You’ve heard this one: “As the board goes, so goes the organization. And as the board chair goes, so goes the board.”

The board chair’s role in thoughtfully and prayerfully leading the board—especially during board meetings—is critical to a healthy board. And a common best practice is for the board chair and the CEO to have a meeting before the meeting. 

John Maxwell’s helpful book, Leadership Gold: Lessons I’ve Learned from a Lifetime of Leading, includes an insightful chapter, “The Secret to a Good Meeting Is the Meeting Before the Meeting.” Maxwell credits his meeting management wisdom to Olan Hendrix, one of his mentors (and the first president of ECFA).  

In 10 quick-reading pages, Maxwell builds the case for turning routine meetings into productive action-oriented gatherings.
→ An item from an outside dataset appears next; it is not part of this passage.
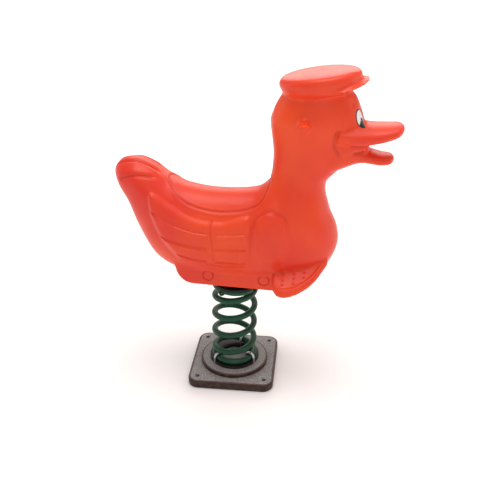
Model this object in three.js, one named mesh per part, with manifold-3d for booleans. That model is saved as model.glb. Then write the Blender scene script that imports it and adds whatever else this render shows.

It’s excellent advice for board chairs and CEOs to meet (at least by phone) prior to every board and committee meeting. Following the counsel of Hendrix, Maxwell writes that the meeting before the meeting: 
   1) helps you receive buy-in
   2) helps followers to gain perspective
   3) increases your influence
   4) helps you develop trust
   5) avoids your being blindsided.

The “no surprises” rule is critical for the key people in each meeting—and typically, that means you must meet with them in advance.   

Maxwell preaches: “If you can’t have the meeting before the meeting, don’t have the meeting. If you do have the meeting before the meeting, but it doesn’t go well, don’t have the meeting. If you have the meeting before the meeting and it goes as well as you hoped, then have the meeting!”

You’re probably not going to cancel a pre-scheduled quarterly board meeting—so that puts even more importance on ensuring that “the meeting before the meeting” is effectively conducted.

Proverbs is filled with leadership wisdom on seeking counsel; and challenges to inspire--not manipulate--people (and board members).  Proverbs 24:5-6 (The Message):
“It’s better to be wise than strong;
intelligence outranks muscle any day.
Strategic planning is the key to warfare;
to win, you need a lot of good counsel.”

QUESTION: Think back to a meeting that went south. Would a meeting before the meeting have helped?